The manager of the Figueroa Mountain Brewing Company’s tap room in Bulleton, Calif., keeps up a tradition his grandfather started by making towers out of quarters for charity, he told the Huffington Post in an email.

Esdaile calls them “Scane Towers,” named after his grandfather, George Scane, who owned a pub in London and collected pennies for a local hospital.

Esdaile’s sixth and latest tower, started in October, will benefit a polio foundation in honor of brewery owner’s sister who has the disease. Once completed, Esdaile says he will have raised more than $16,000 for charities -- all in quarters.

“Beer is the glue, in more ways than one,” Esdaile told the Santa Ynez Valley News describing how the brewery’s ale funds and cements the project together.

Quarters, which are donated from bar patrons, raffle proceeds and quiz nights, get dipped in the brewery’s Stagecoach Stout before being stuck around a 4-foot tall pole in brick formation, he explained to HuffPost.

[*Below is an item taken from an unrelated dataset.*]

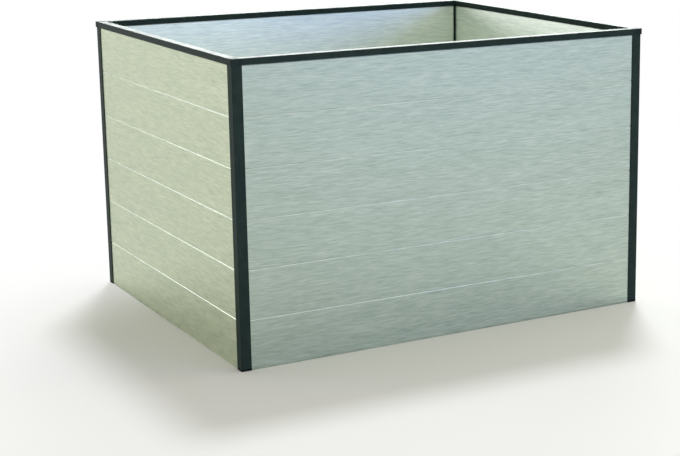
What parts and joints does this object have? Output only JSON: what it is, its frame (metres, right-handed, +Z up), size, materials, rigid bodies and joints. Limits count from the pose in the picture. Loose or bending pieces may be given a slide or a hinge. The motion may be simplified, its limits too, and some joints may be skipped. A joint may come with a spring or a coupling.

“When the tower reaches the ceiling we give it a good whack and the tower comes tumbling down,” he explained to the Santa Ynez Valley News.

Mickey, Esdaile’s son, posted a photo of the brewery’s latest quarter tower on Reddit and has received more than 48,000 views as of Wednesday.

Each “Scane Tower” raises approximately $2,300. Past tower proceeds have been donated to the Make a Wish Foundation, the Lung Association, the Cancer Society and the Scleroderma Association, according to Santa Ynez Valley Magazine. The last tower, toppled in October, raised $2,540 for the Spinal Cord Injury Research Advancement, the Santa Ynez Valley News reports.

ABOVE: Will Ambler, founder of the Spinal Cord Injury Research Advancement, takes a mallet to the last "Scane Tower" in October, knocking down 10,000 sticky quarters for his foundation.

ABOVE: David Esdaile’s grandfather, George Scane, photographed at his pub in Lambeth, London, where a bell ringer asks patrons to donate to the "penny pile" that benefits a local hospital.